§ **Task prompt**
What follows is a listing. Return every line of it exactly.

§ **Records for processing**
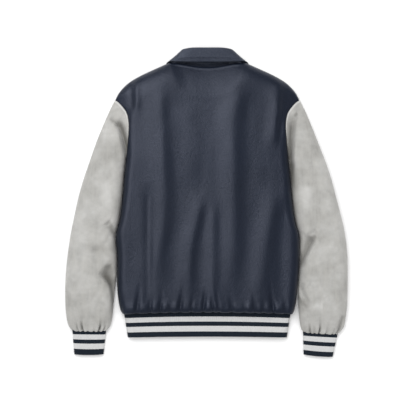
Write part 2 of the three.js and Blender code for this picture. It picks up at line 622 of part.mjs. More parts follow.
function buildBody() {
  const rolled = { count: 5, share: 0.06 };
  const columns = steps(34, rolled, rolled);
  const armholeStart = (underarmY - hemLineY(1)) / (shoulderTip.y - hemLineY(1));
  const low = steps(8, { count: 5, share: 0.075 }).map((t) => t * armholeStart);
  const high = armholeSteps.map((t) => lerp(1, armholeStart, t)).reverse();
  const rows = [...low.slice(0, -1), ...high];
  const backWall = wall(backSurface, columns, rows, leatherWall, { levelRims: [0, seamHeight + 2] });
  addPiece("back", backWall, navy, 0.42);
  const placketEnd = placketColumns.at(-1);
  const toSide = (x) => lerp(placketShare, 1, (x - placketEnd) / (shoulderTip.x - placketEnd));
  const frontColumns = [...placketSteps, ...shoulderColumns.map(toSide)];
  const frontRows = steps(12, { count: 1, share: 0.03 }, { count: 3, share: 0.03 });
  const outer = (u, v) => frontSurface(u, v, 0).multiply(new THREE.Vector3(-1, 1, 1));
  const inner = (u, v) => frontSurface(u, v, 1);
  const levelRims = [seamHeight - 1, seamHeight + 2];
  addPiece("front_left", wall(outer, frontColumns, frontRows, leatherWall, { levelRims }), navy, 0.42);
  const innerWall = wall(inner, frontColumns, frontRows, leatherWall, { levelRims, flip: true });
  addPiece("front_right", innerWall, navy, 0.42);
}

function ringSteps(top, bottom) {
  const above = top.slice(0, -1).map((t) => t * overTop);
  const below = bottom.slice(0, -1).map((t) => lerp(overTop, 1, t));
  return [...above, ...below];
}

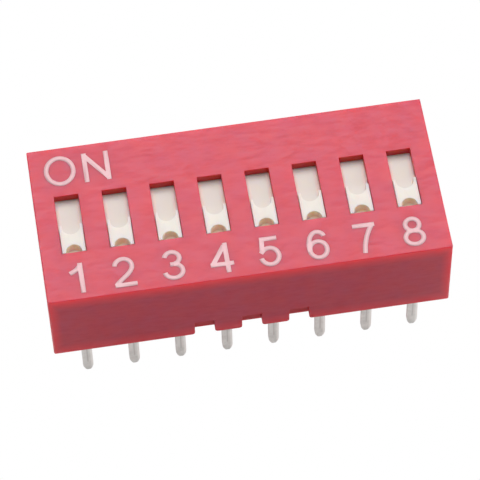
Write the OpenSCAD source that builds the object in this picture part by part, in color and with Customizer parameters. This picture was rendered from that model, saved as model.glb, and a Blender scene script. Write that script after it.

§ **Written response**
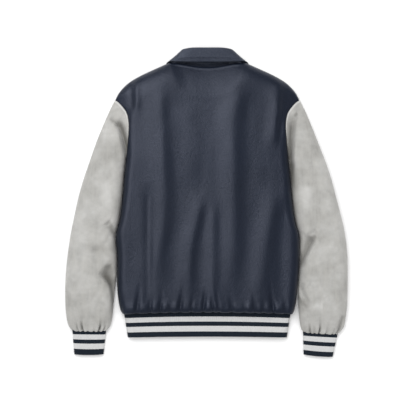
Write part 2 of the three.js and Blender code for this picture. It picks up at line 622 of part.mjs. More parts follow.
function buildBody() {
  const rolled = { count: 5, share: 0.06 };
  const columns = steps(34, rolled, rolled);
  const armholeStart = (underarmY - hemLineY(1)) / (shoulderTip.y - hemLineY(1));
  const low = steps(8, { count: 5, share: 0.075 }).map((t) => t * armholeStart);
  const high = armholeSteps.map((t) => lerp(1, armholeStart, t)).reverse();
  const rows = [...low.slice(0, -1), ...high];
  const backWall = wall(backSurface, columns, rows, leatherWall, { levelRims: [0, seamHeight + 2] });
  addPiece("back", backWall, navy, 0.42);
  const placketEnd = placketColumns.at(-1);
  const toSide = (x) => lerp(placketShare, 1, (x - placketEnd) / (shoulderTip.x - placketEnd));
  const frontColumns = [...placketSteps, ...shoulderColumns.map(toSide)];
  const frontRows = steps(12, { count: 1, share: 0.03 }, { count: 3, share: 0.03 });
  const outer = (u, v) => frontSurface(u, v, 0).multiply(new THREE.Vector3(-1, 1, 1));
  const inner = (u, v) => frontSurface(u, v, 1);
  const levelRims = [seamHeight - 1, seamHeight + 2];
  addPiece("front_left", wall(outer, frontColumns, frontRows, leatherWall, { levelRims }), navy, 0.42);
  const innerWall = wall(inner, frontColumns, frontRows, leatherWall, { levelRims, flip: true });
  addPiece("front_right", innerWall, navy, 0.42);
}

function ringSteps(top, bottom) {
  const above = top.slice(0, -1).map((t) => t * overTop);
  const below = bottom.slice(0, -1).map((t) => lerp(overTop, 1, t));
  return [...above, ...below];
}

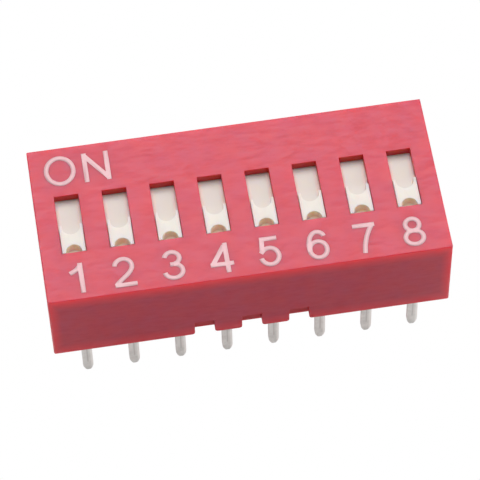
Write the OpenSCAD source that builds the object in this picture part by part, in color and with Customizer parameters. This picture was rendered from that model, saved as model.glb, and a Blender scene script. Write that script after it.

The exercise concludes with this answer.